_Stated task:_ Where the data below has the string "joints", return the whole line.

[Begin]

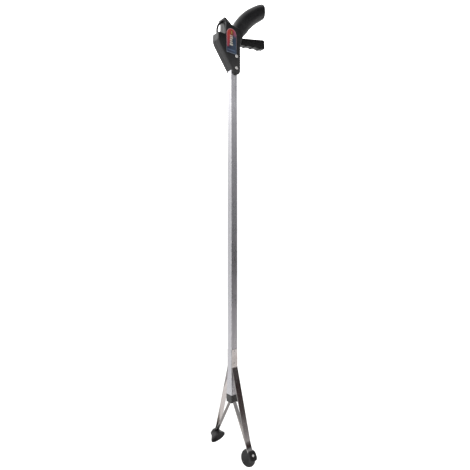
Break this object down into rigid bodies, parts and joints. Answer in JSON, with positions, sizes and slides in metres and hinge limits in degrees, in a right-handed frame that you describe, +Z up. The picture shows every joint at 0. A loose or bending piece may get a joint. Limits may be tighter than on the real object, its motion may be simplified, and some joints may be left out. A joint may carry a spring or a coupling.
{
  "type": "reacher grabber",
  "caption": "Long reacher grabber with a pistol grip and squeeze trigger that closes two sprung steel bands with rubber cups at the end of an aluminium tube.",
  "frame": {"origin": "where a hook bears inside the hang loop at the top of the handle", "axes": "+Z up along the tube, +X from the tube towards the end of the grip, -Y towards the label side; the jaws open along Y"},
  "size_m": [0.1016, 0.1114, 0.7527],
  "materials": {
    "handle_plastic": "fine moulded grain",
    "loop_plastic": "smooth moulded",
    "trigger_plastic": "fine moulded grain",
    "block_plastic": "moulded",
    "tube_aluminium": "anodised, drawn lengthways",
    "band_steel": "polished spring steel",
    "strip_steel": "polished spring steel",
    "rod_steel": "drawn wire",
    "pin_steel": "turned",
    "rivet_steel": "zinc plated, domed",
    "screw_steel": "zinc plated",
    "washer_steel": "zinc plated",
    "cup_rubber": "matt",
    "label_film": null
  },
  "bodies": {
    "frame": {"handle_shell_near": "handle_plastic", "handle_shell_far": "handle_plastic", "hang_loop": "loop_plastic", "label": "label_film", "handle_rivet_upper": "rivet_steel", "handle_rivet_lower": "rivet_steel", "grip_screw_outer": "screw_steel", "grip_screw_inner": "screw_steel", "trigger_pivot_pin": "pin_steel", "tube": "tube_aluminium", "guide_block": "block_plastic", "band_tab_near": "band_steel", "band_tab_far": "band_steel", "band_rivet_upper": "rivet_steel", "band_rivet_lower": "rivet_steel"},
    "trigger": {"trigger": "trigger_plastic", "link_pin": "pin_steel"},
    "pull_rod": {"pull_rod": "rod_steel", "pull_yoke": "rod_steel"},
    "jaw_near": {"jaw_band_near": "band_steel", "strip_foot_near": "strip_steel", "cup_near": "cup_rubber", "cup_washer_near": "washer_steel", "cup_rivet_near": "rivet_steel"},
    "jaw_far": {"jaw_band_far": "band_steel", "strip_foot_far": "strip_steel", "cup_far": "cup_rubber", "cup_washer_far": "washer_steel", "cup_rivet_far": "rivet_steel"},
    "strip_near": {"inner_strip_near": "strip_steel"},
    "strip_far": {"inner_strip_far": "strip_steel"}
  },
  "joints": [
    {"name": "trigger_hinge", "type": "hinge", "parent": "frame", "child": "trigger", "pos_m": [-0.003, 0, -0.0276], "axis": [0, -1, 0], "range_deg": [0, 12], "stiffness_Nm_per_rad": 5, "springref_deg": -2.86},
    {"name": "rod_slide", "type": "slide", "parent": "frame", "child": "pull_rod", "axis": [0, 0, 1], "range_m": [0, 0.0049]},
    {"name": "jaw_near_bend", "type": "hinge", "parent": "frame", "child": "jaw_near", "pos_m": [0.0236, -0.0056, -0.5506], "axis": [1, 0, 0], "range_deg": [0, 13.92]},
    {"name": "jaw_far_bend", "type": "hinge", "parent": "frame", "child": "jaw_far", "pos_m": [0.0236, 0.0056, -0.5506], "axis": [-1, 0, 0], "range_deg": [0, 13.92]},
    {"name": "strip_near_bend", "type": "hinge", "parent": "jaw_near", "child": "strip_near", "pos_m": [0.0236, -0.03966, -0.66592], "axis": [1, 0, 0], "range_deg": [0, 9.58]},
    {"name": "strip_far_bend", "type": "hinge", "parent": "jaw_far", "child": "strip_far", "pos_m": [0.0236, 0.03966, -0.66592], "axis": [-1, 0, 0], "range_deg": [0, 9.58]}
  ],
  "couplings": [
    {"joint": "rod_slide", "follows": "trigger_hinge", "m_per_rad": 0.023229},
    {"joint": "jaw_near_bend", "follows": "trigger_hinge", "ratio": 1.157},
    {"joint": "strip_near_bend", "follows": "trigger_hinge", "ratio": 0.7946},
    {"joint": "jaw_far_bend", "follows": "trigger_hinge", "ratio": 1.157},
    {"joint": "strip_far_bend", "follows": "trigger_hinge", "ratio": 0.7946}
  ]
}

[End]

_Written response:_
Break this object down into rigid bodies, parts and joints. Answer in JSON, with positions, sizes and slides in metres and hinge limits in degrees, in a right-handed frame that you describe, +Z up. The picture shows every joint at 0. A loose or bending piece may get a joint. Limits may be tighter than on the real object, its motion may be simplified, and some joints may be left out. A joint may carry a spring or a coupling.
  "joints": [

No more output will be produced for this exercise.